Other courts have held that a defendant is simultaneously in custody on more than one charge where he fails to post bond or withdraws it while awaiting trial on another offense. Thus, he is deemed in custody on both offenses, and is entitled to credit against his sentence for the second offense for the period between the date he was charged with the second offense and the sentencing date. (See People v. Tedford (1983), 112 Ill. App. 3d 603, 445 N.E.2d 841, 68 Ill. Dec. 197; People v. Higgerson (1987), 157 Ill. App. 3d 564, 510 N.E.2d 574, 109 Ill. Dec. 706; People v. Powell (1987), 160 Ill. App. 3d 689, 513 N.E.2d 1162, 112 Ill. Dec. 553; People v. Cleaves (1988), 169 Ill. App. 3d 252, 523 N.E.2d 720, 119 Ill. Dec. 964; People v. Bradney (1988), 170 Ill. App. 3d 839, 525 N.E.2d 112, 121 Ill. Dec. 306; People v. Newman (1991), 211 Ill. App. 3d 1087, 569 N.E.2d 1089, 155 Ill. Dec. 478.) From these cases, it follows that Robinson is entitled to in-custody credit for time served from the date of his surrender in exoneration of bond because from that date he was being held simultaneously on both charges.

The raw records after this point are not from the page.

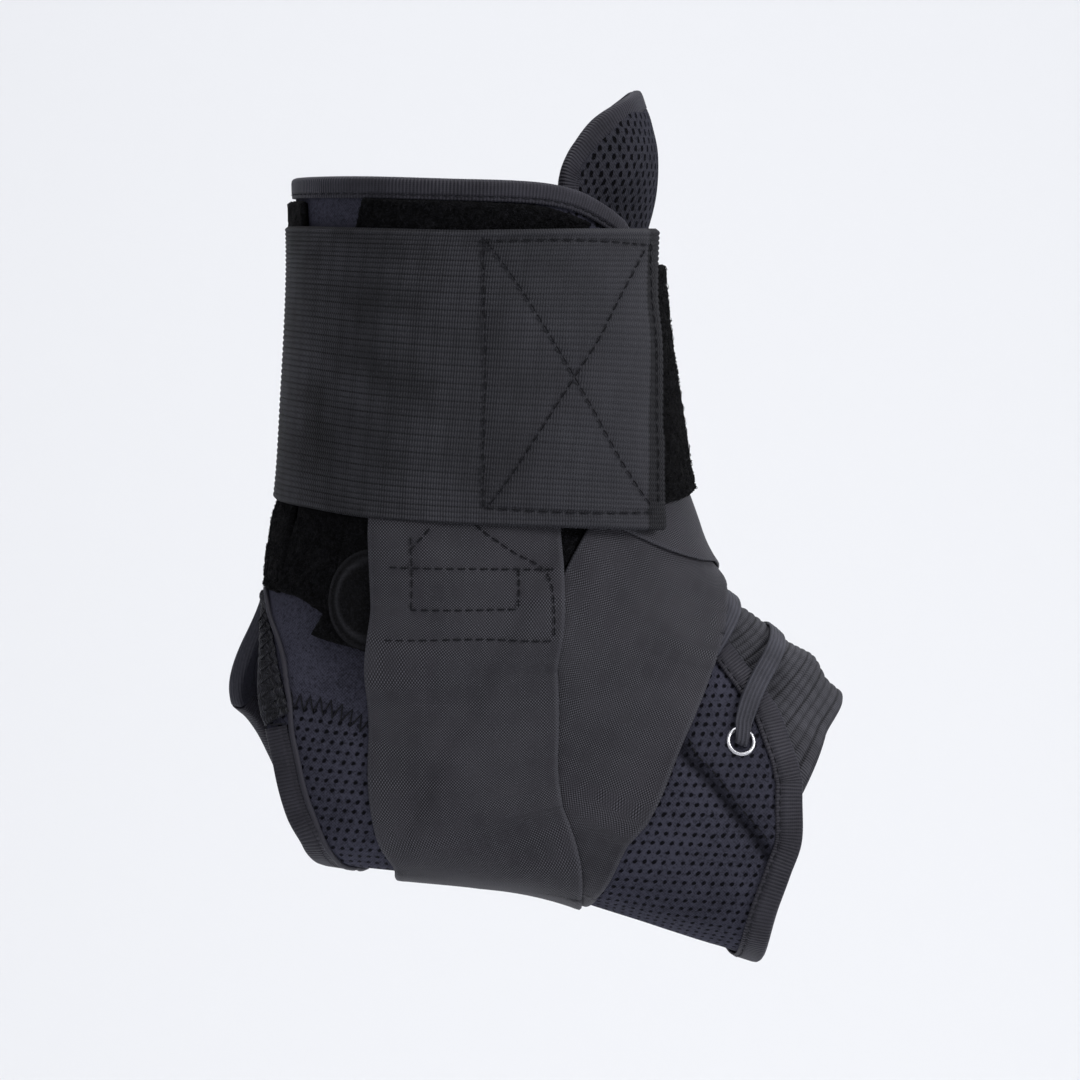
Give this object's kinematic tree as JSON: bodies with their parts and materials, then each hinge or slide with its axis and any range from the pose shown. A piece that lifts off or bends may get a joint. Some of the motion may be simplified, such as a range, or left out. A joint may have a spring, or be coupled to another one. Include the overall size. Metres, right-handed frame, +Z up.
{
  "type": "lace-up ankle brace",
  "caption": "Lace-up ankle brace for a right foot, with figure-of-eight straps, an elastic cuff, a padded tongue and an open heel.",
  "frame": {"origin": "middle of the ankle, where the leg's middle line meets the ankle joint", "axes": "+Z up the leg, +X to the toes, -Y to the outer side of the foot"},
  "size_m": [0.1624, 0.0951, 0.2278],
  "materials": {
    "panel_mesh": "perforated polyester mesh over thin foam",
    "grosgrain": "cross-ribbed grosgrain tape",
    "gathered_elastic": "gathered elastic with zigzag stitches",
    "black_webbing": "plain black webbing",
    "tongue_mesh": "padded perforated mesh",
    "instep_rib": "ribbed elastic",
    "loop_pile": "loop pile of a hook and loop closure",
    "hook_tab": "hook side of a hook and loop closure",
    "strap_weave": "plain ballistic weave",
    "cuff_rib": "ribbed elastic webbing",
    "eyelet_metal": "nickel-plated",
    "lace_braid": "flat braid"
  },
  "bodies": {
    "root": {"outer_panel": "panel_mesh", "inner_panel": "panel_mesh", "edge_tape": "grosgrain", "heel_band": "gathered_elastic", "heel_tape": "grosgrain", "back_tape": "black_webbing", "outer_loop_patch": "loop_pile", "inner_loop_patch": "loop_pile", "round_tab": "hook_tab", "first_strap": "strap_weave", "second_strap": "strap_weave", "tongue": "tongue_mesh", "tongue_tape": "grosgrain", "instep_elastic": "instep_rib", "cuff_flap": "loop_pile", "cuff_elastic": "cuff_rib", "lace": "lace_braid", "outer_eyelet_1": "eyelet_metal", "outer_eyelet_2": "eyelet_metal", "outer_eyelet_3": "eyelet_metal", "outer_eyelet_4": "eyelet_metal", "outer_eyelet_5": "eyelet_metal", "outer_eyelet_6": "eyelet_metal", "inner_eyelet_1": "eyelet_metal", "inner_eyelet_2": "eyelet_metal", "inner_eyelet_3": "eyelet_metal", "inner_eyelet_4": "eyelet_metal", "inner_eyelet_5": "eyelet_metal", "inner_eyelet_6": "eyelet_metal"}
  },
  "joints": []
}
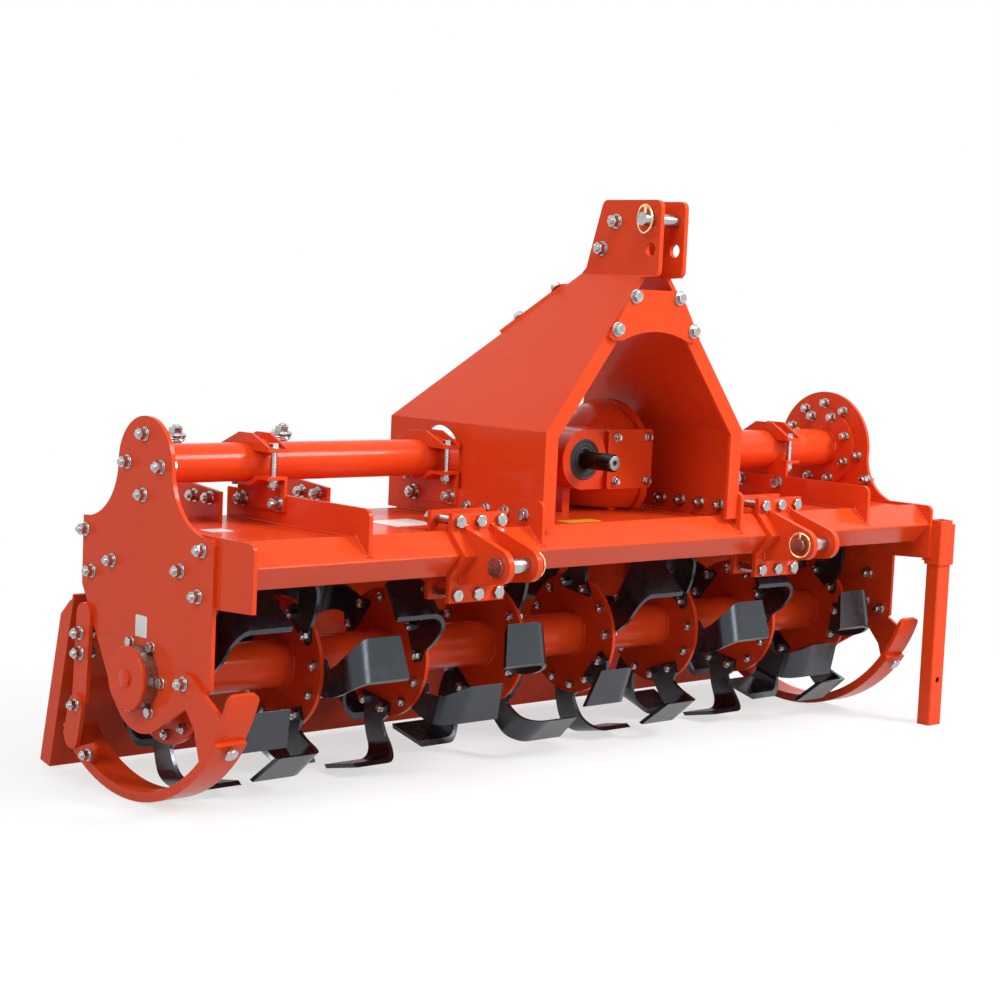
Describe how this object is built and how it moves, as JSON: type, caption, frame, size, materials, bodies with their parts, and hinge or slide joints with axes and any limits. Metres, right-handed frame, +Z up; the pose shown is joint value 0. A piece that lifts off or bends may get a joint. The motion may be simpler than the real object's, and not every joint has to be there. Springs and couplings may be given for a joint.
{
  "type": "rotary tiller",
  "caption": "Tractor-mounted rotary tiller with a folded hitch mast, L-blade rotor under a deck, side drive, hinged rear board with spring rods, skids and a parking stand.",
  "frame": {"origin": "on the ground under the middle of the machine's footprint", "axes": "+X across the machine to its right-hand end as seen from the tractor's seat looking back is its drive-case end, -Y towards the tractor, +Z up"},
  "size_m": [1.941, 0.7288, 1.101],
  "materials": {
    "red_paint": "glossy orange-red powder coat",
    "black_paint": "semi-gloss black paint",
    "zinc": "zinc-plated steel",
    "bare_steel": "machined bare steel",
    "shaft_black": "dark oiled steel",
    "seal_rubber": "matt black rubber"
  },
  "bodies": {
    "frame": {"bearing_left": "red_paint", "bearing_right": "red_paint", "clamp_caps": "red_paint", "clamp_saddles": "red_paint", "cross_tube_left": "red_paint", "cross_tube_right": "red_paint", "deck": "red_paint", "deck_ribs": "red_paint", "drive_case": "red_paint", "end_plates": "red_paint", "front_beam": "red_paint", "gearbox_cover": "red_paint", "gearbox_housing": "red_paint", "gearbox_seal": "seal_rubber", "hinge_rod": "zinc", "hitch_back_plates": "red_paint", "hitch_bracket_left": "red_paint", "hitch_bracket_right": "red_paint", "hitch_pin_left": "zinc", "hitch_pin_right": "zinc", "mast_cheek_left": "red_paint", "mast_cheek_right": "red_paint", "mast_gusset_front": "red_paint", "mast_gusset_rear": "red_paint", "rod_brackets": "red_paint", "side_plate_left": "red_paint", "side_plate_right": "red_paint", "skid_left": "red_paint", "skid_right": "red_paint", "skid_shoes": "red_paint", "skid_stays": "red_paint", "stand_bolt": "zinc", "stand_sleeve": "red_paint", "top_link_pin": "zinc", "tube_collar_right": "red_paint"},
    "rotor": {"blades_left_bent": "black_paint", "blades_right_bent": "black_paint", "rotor_flanges": "red_paint", "rotor_tube": "red_paint"},
    "input": {"input_shaft": "shaft_black"},
    "board": {"board_lugs": "red_paint", "rod_eye_pins": "zinc", "trailing_board": "red_paint"},
    "board_rods": {"rod_springs": "bare_steel", "spring_rods": "zinc"},
    "stand": {"stand_leg": "red_paint"}
  },
  "joints": [
    {"name": "rotor_spin", "type": "hinge", "parent": "frame", "child": "rotor", "pos_m": [-0.0115, 0.04662, 0.221], "axis": [1, 0, 0], "continuous": true},
    {"name": "pto_spin", "type": "hinge", "parent": "frame", "child": "input", "pos_m": [0.0045, -0.11338, 0.593], "axis": [0, 1, 0], "continuous": true},
    {"name": "board_hinge", "type": "hinge", "parent": "frame", "child": "board", "pos_m": [-0.0115, 0.25862, 0.349], "axis": [1, 0, 0], "range_deg": [0, 40]},
    {"name": "rod_pivot", "type": "hinge", "parent": "board", "child": "board_rods", "pos_m": [-0.0115, 0.32262, 0.201], "axis": [1, 0, 0], "range_deg": [-23, 0.5]},
    {"name": "stand_slide", "type": "slide", "parent": "frame", "child": "stand", "axis": [0, 0, 1], "range_m": [0, 0.3]}
  ],
  "couplings": [
    {"joint": "pto_spin", "follows": "rotor_spin", "ratio": -2.45},
    {"joint": "rod_pivot", "follows": "board_hinge", "ratio": -0.55}
  ]
}
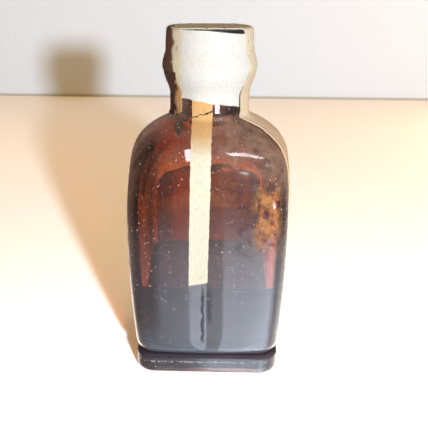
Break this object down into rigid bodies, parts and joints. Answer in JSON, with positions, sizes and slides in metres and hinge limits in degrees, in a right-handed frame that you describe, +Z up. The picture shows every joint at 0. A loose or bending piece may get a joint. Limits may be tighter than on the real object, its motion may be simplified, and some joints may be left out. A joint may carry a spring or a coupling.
{
  "type": "reagent bottle",
  "caption": "Small square amber glass reagent bottle with a stepped foot, dark liquid, and a black screw cap sealed with paper strips; the cap unscrews.",
  "frame": {"origin": "middle of the foot's underside", "axes": "+Z up along the neck's axis; -Y is the face with the long sealing strip; +X is the face that the paper band runs down"},
  "size_m": [0.0503, 0.0506, 0.1063],
  "materials": {
    "amber_glass": "glossy blown amber glass",
    "reagent": "dark liquid",
    "phenolic": "moulded black phenolic, satin",
    "pulp_board": "pulp board",
    "facing": "coated paper facing",
    "white_paper": "matt aged white paper",
    "brown_paper": "crumpled brown paper",
    "peach_paper": "crumpled pale brown paper",
    "cream_paper": "cream sealing paper",
    "label_paper": "aged cream paper, bare"
  },
  "bodies": {
    "bottle": {"glass_bottle": "amber_glass", "liquid": "reagent", "neck_label": "white_paper", "neck_band_left": "brown_paper", "seal_band_right": "peach_paper", "neck_strip": "cream_paper", "front_strip": "cream_paper", "back_label": "label_paper"},
    "liner": {"liner_backing": "pulp_board", "liner_facing": "facing"},
    "cap": {"screw_cap": "phenolic", "cap_label": "white_paper", "cap_band": "brown_paper"}
  },
  "joints": [
    {"name": "cap_lift", "type": "slide", "parent": "bottle", "child": "liner", "axis": [0, 0, 1], "range_m": [0, 0.0281]},
    {"name": "cap_turn", "type": "hinge", "parent": "liner", "child": "cap", "pos_m": [0, 0, 0.1017], "axis": [0, 0, 1], "range_deg": [0, 3600]}
  ],
  "couplings": [
    {"joint": "cap_lift", "follows": "cap_turn", "m_per_rad": 0.00044563}
  ]
}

We are cognizant that other appellate courts in Illinois have held a defendant should not receive credit against his sentence for time served on an unrelated offense. (See People v. Krankel (1985), 131 Ill. App. 3d 887, 476 N.E.2d 777, 87 Ill. Dec. 75; People v. Hope (1986), 142 Ill. App. 3d 171, 491 N.E.2d 785, 96 Ill. Dec. 506; People v. Uran (1990), 196 Ill. App. 3d 293, 553 N.E.2d 758, 143 Ill. Dec. 51; People v. Hughes (1988), 167 Ill. App. 3d 265, 521 N.E.2d 240, 118 Ill. Dec. 172; People v. Nicholson (1991), 213 Ill. App. 3d 765, 572 N.E.2d 1188, 157 Ill. Dec. 724.) As the cases all turn on slightly different facts, we do not venture to guess on how those courts would rule on the facts in the instant case. We note, however, that the holdings of those courts fail to recognize the meaning of "simultaneous custody" as contemplated by the supreme court in Arnhold. *fn1
Similarly, we are unpersuaded by People v. Jones (1993), 241 Ill. App. 3d 262, 608 N.E.2d 1331, 181 Ill. Dec. 857, in which the fourth district appellate court held "[a] strict reading of the statute [section 5-8-7(b)] requires that credit be given only when defendant's incarceration is due solely to the offense for which the sentence was imposed." (Emphasis added.) ( Jones, 241 Ill. App. 3d at 264.) As stated above, section 5-8-7(b) of the Code provides that an offender shall be given credit "for time spent in custody as a result of the offense for which the sentence was imposed." It does not provide that sentence credit will be given solely on one offense where a defendant has served time on an unrelated charge.
Accordingly, we adhere to the supreme court opinion of Arnhold and those cases cited above which hold that a defendant serving a sentence for a prior offense, who fails to post bond while awaiting trial or sentencing on another charge, is entitled to in-custody credit because he is simultaneously in custody on two charges. Therefore, we remand the cause with directions to amend the sentencing order to reflect 1282 days of sentence credit. In addition, we vacate the imposition of consecutive sentences as to both defendants, and order them to serve their concealment of a homicidal death sentences concurrently with their murder sentences.
Affirmed in part; reversed in part and remanded with directions.
McNAMARA, P.J., and EGAN, J., concur.